The Image of the City
- First edition
- Author: Kevin Lynch
- Language: English
- Subject: Urban Planning, Architecture
- Publisher: The MIT Press
- Publication date: 1960
- Pages: 194 pp.
- ISBN: 0-262-62001-4

= The Image of the City =

1960 book by Kevin Lynch

The Image of the City is a 1960 book by American urban theorist Kevin Lynch. The book is the result of a five-year study of Boston, Jersey City and Los Angeles on how observers take in information about the city, and use it to make mental maps. Lynch's conclusion was that people form mental maps of their surroundings consisting of five basic elements. The book is Lynch's most well-known work, and some compare its importance in city planning to Camillo Sitte’s The Art of Building Cities.

==Imageability==
Lynch argues that for any given city, a corresponding set of mental images exist in the minds of the people who experience that city.
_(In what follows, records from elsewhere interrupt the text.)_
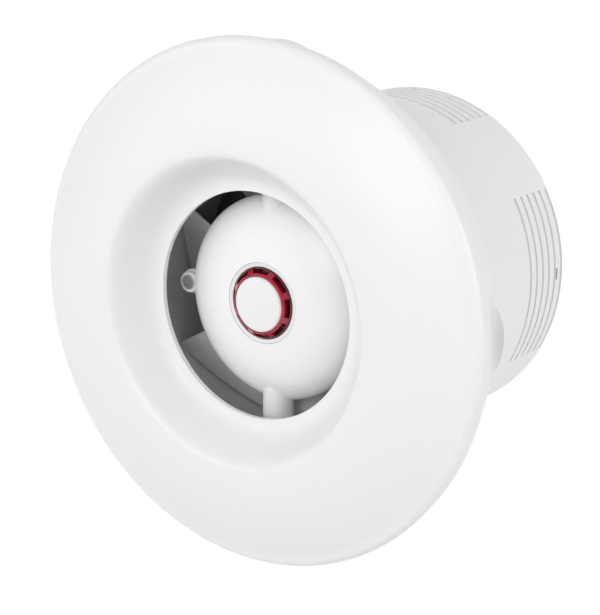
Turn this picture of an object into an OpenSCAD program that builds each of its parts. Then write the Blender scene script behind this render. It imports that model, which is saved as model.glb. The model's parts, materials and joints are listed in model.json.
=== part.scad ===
// Single-room heat recovery unit: a bell-mouth fascia and a reversing axial fan in front of a honeycomb
// heat store, all carried by a wall base whose spigot plugs into the wall tube.
// The origin is the centre of the base's wall face. +Y goes into the wall, the front faces -Y, +Z is up.

/* [Fascia] */
// How far the fascia reaches past the base's edge on the wall
fascia_reach = 7.5; // [5:0.5:10]
// Diameter of the throat
throat_d = 94.8; // [92:0.2:98]
// Height of the crest in front of the wall
crest_stand = 35.5; // [34:0.5:40]
// Height of the outer rim in front of the wall
rim_stand = 24.5; // [22:0.5:27]
// Height of the throat's edge in front of the wall
throat_stand = 19; // [18.5:0.5:21]
// How round the front face is from crest to rim
face_power = 1.9; // [1.5:0.1:2.4]
// How steep the bowl is below the crest
bowl_power = 1.35; // [1.1:0.05:1.6]
// Radius of the outer rim's front edge
rim_round = 4; // [2:0.5:5]
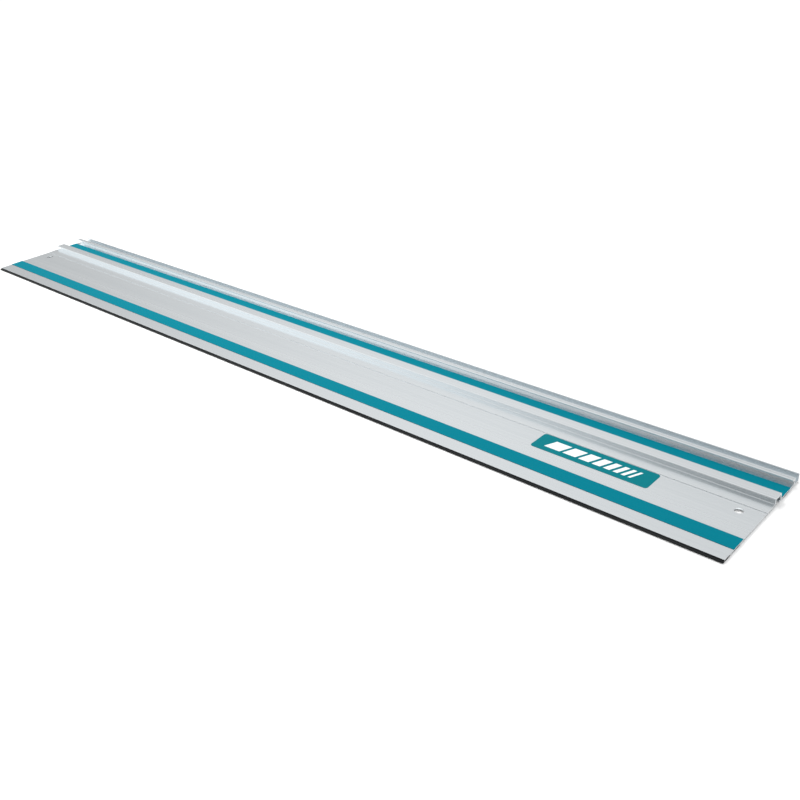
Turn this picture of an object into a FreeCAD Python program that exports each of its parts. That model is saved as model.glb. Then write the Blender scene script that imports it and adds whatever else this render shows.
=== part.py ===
"""Guide rail for a track plunge saw: one aluminium extrusion with bonded strips and a badge.

The section is drawn in the YZ plane and runs along X. In the drawing, y is measured from the
aluminium's cutting edge towards the rear, and z from the top of its plate. Every body has the
same Placement, which puts the origin under the middle of the rail, on the bench.
"""
import FreeCAD, Part
import os

import Sketcher

TOLERANCE = 0.01

DIMENSIONS = [
    ("rail_length", 1400.0, "length of the extrusion"),
    ("rear_edge", 178.0, "width of the aluminium"),
    ("plate_thickness", 1.8, "thickness of the plate"),
    ("foot_drop", 2.8, "depth of the aluminium feet under the plate's top"),
    ("foot_width", 2.0, "width of the feet behind the rib and before the channel"),
    ("upstand", 7.0, "height of rib and channel over the plate's top"),
    ("shoulder_front", 97.0, "cutting edge to the thicker shoulder before the rib"),
    ("shoulder_rise", 0.45, "step up from plate to shoulder"),
    ("scribe_width", 1.0, "width of the scribed groove along the shoulder"),
    ("scribe_depth", 0.25, "depth of the scribed groove along the shoulder"),
    ("rib_front", 116.2, "cutting edge to the rib's front face"),
    ("rib_width", 15.6, "width of the rib"),
    ("rib_wall", 1.7, "thickness of the rib's two walls"),
    ("rib_roof", 1.8, "thickness of the rib's roof"),
    ("lip_thickness", 1.6, "thickness of the lips under the T-slot"),
    ("lip_width", 2.0, "reach of each lip under the T-slot"),
    ("channel_front", 160.5, "cutting edge to the channel's overhanging flange"),
    ("flange_width", 6.5, "width of the flange"),
    ("flange_thickness", 2.1, "thickness of the flange"),
    ("undercut_depth", 4.3, "depth of the groove under the flange"),
    ("crease_front", 3.5, "flange's front edge to the crease along it"),
    ("crease_width", 0.6, "width of the crease"),
    ("crease_depth", 0.3, "depth of the crease"),
    ("rear_wall", 2.0, "thickness of the rear wall"),
    ("slot_floor", 2.0, "thickness of the top slot's floor"),
    ("glide_width", 21.4, "width of a glide strip"),
    ("glide_thickness", 0.65, "thickness of a glide strip"),
    ("glide_recess", 0.2, "depth of a glide strip's recess"),
    ("front_glide_front", 20.1, "cutting edge to the front glide strip"),
    ("rear_glide_front", 134.4, "cutting edge to the rear glide strip"),
    ("grip_width", 18.0, "width of a foam grip strip"),
    ("grip_thickness", 1.8, "thickness of a foam grip strip"),
    ("grip_length", 1399.0, "length of a foam grip strip"),
    ("front_grip_front", 17.0, "cutting edge to the front grip strip"),
    ("rear_grip_front", 137.0, "cutting edge to the rear grip strip"),
    ("bead_width", 0.9, "width of the beads beside the grip strips"),
    ("bead_height", 0.5, "height of the beads beside the grip strips"),
    ("bead_gap", 0.3, "gap between a bead and its grip strip"),
    ("guard_reach", 3.2, "reach of the splinter guard past the aluminium"),
    ("guard_bond", 12.5, "width of the guard bonded under the plate"),
    ("guard_thickness", 1.6, "thickness of the splinter guard"),
    ("rebate_width", 13.5, "width of the rebate that the guard is bonded in"),
    ("hole_diameter", 10.0, "diameter of a hanging hole"),
    ("hole_end", 24.6, "rail's end to a hanging hole's centre"),
    ("hole_front", 84.4, "cutting edge to a hanging hole's centre"),
    ("badge_length", 152.5, "length of the badge"),
    ("badge_width", 33.0, "width of the badge"),
    ("badge_thickness", 0.2, "thickness of the badge"),
    ("badge_corner", 4.0, "corner radius of the badge"),
    ("badge_end", 119.0, "rail's end to the badge"),
    ("badge_front", 62.9, "cutting edge to the badge"),
    ("rib_round", 1.5, "rounding of the rib's top edges"),
    ("root_fillet", 0.6, "fillet between shoulder and rib"),
    ("flange_round", 1.0, "rounding of the flange's front edges"),
    ("fine_round", 0.3, "rounding of the other long edges"),
    ("guard_round", 0.5, "rounding of the splinter guard's lip"),
]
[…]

Contributing to those images are five qualities which Lynch identifies as Paths, Edges, Districts, Nodes, and Landmarks.

- Paths
  - These are the streets, sidewalks, trails, canals, railroads, and other channels in which people travel
  - They arrange space and movement between space
- Edges
  - Boundaries
  - They can be either Real or Perceived
  - These are walls, buildings, and shorelines, curbstone, streets, overpasses, etc.
- Districts
  - Medium to large areas that are two-dimensional
  - An individual enters into and out of these areas
  - Have common identifying characteristics
- Nodes
  - Large areas you can enter, serve as the foci of the city, neighborhood, district, etc.
  - Offers the person in them multiple perspectives of the other core elements
  - "...the most successful node seemed both to be unique in some way and at the same time to intensify some surrounding characteristic"
- Landmarks
  - Points of reference person cannot enter into
  - These are buildings, signs, stores, mountains, public art
  - At least one aspect of them is unique or memorable in the context they exist
  - Mobile Points (such as the sun) can be used as well

==Influence==
The Image of the City has influenced the fields of environmental psychology and environmental behavior as well as a generation of researchers working within them. Researchers that include Amos Rapoport, Claire Cooper Marcus, Oscar Newman, William H. Whyte, Kenneth Craik and Donald Appleyard.